Under the LNT model, risk is not zero until dose is zero. This is the model that is used to predict scary numbers of eventual cancer deaths in a very large population of people who receive minimal doses. The technique is called “collective dose”. It is particularly galling to many scientists to see it being used to predict large numbers of deaths from relatively benign causes.
Even with a very tiny, non zero risk number, if you multiply that number by an exposed population numbering in the tens of millions, you can end up with thousands of eventual deaths. My friends from RSH like to use an aspirin analogy to describe how frustratingly unscientific such a curve is if applied against other hazards.
The aspirin analogy goes something like this – a single person taking a whole bottle of 500 aspirin tablets at one time has a high probability of death. That same person consuming the bottle’s contents over a 500 day period is likely to have a positive health effect. The original bottle can also be consumed safely in a short period if the pills are given to 500 people. If the pills are distributed to 1000 or 10,000 people it would be absurd to compute that the bottle of pills could possibly lead to harm to any one of the members of the group.
The economic implications of using the LNT as the basis for regulation are incredibly large. For example, much of the money (nearly $10 billion so far) spent to characterize Yucca Mountain has been done to provide the scientific basis for meeting a 15 mrem per year exposure limit to the most exposed person.
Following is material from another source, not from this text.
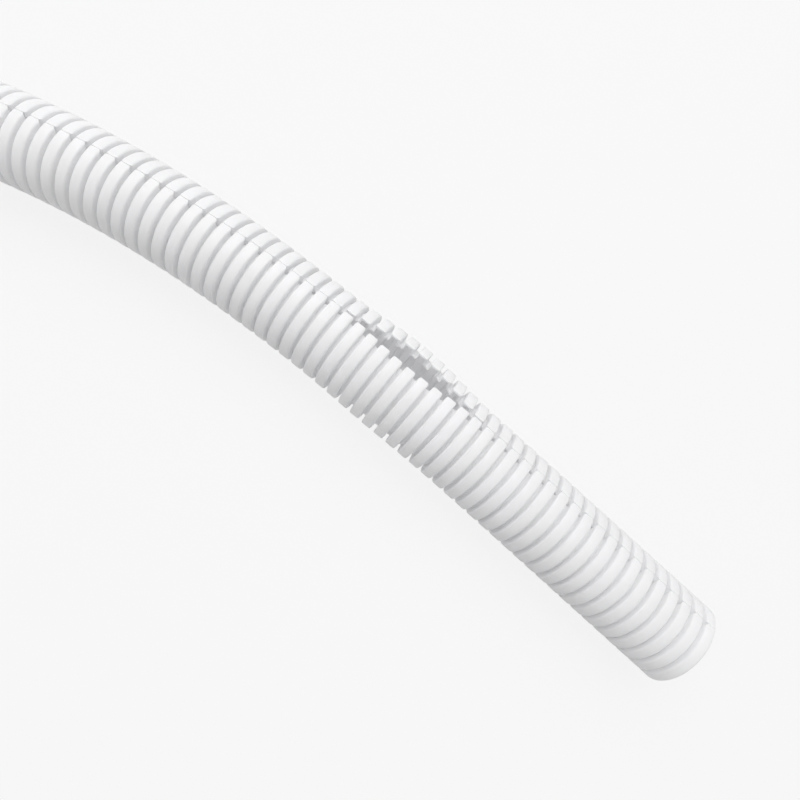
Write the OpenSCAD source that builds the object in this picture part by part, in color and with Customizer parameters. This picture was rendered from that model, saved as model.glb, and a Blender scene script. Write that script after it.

In a world where average background levels of radiation exposure exceed 300 mrem per year for some people and 7000 mrem per year for others, it is crazily expensive to design a system that can limit accidental exposures from used nuclear fuel to less than 15 mrem per year for 10,000 to 1,000,000 years.
The campaigners against the LNT keep hitting brick walls erected by bureaucrats whose careers have been built on the idea that there is no such thing as a safe dose and they have also been stymied by those companies who have captured the lion’s share of the billions spent in excessive protection efforts and clean ups. Never forget that “one man’s cost is another man’s revenue.”
The LNT supporters are facing increasing questioning because they do not have a scientific leg to stand on. A recent article in Spiegel Online discussed some of the recent efforts to determine just how dangerous radiation is for humans. The article is a two part exposition titled Nuclear Exaggeration: Is Atomic Radiation as Dangerous as We Thought? It is well worth a read to find out how curious researchers are finding out that many of the myths and assumptions are simply not true.
For example, the article states that there is simply no evidence at all of an increase in the normal rate of birth defects from the 87,000 member cohort of Hiroshima victims that has been intensively studied for more than 60 years. The article also provides some very intriguing commentary about the effects of exposure to a group of Soviet era plutonium workers. Go and read it now.
Please do not get me wrong, I know that radiation in sufficient doses can kill you. I also know, however, that there are doses where the hazard is low enough to be below concern and I am pretty well convinced that there is a range of doses which can provide beneficial stimulus response. According to some of my scientific friends, efforts to reduce doses to zero can actually be hazardous to your health by removing a necessary component of healthy, natural living. After all, the Earth is a naturally radioactive place, but humans are pretty well adapted to living here.
What do you think? Is it time to call loudly for reform of radiation protection measures and especially for a complete repudiation of the idea of applying collective dose computations in license applications and in accident analysis?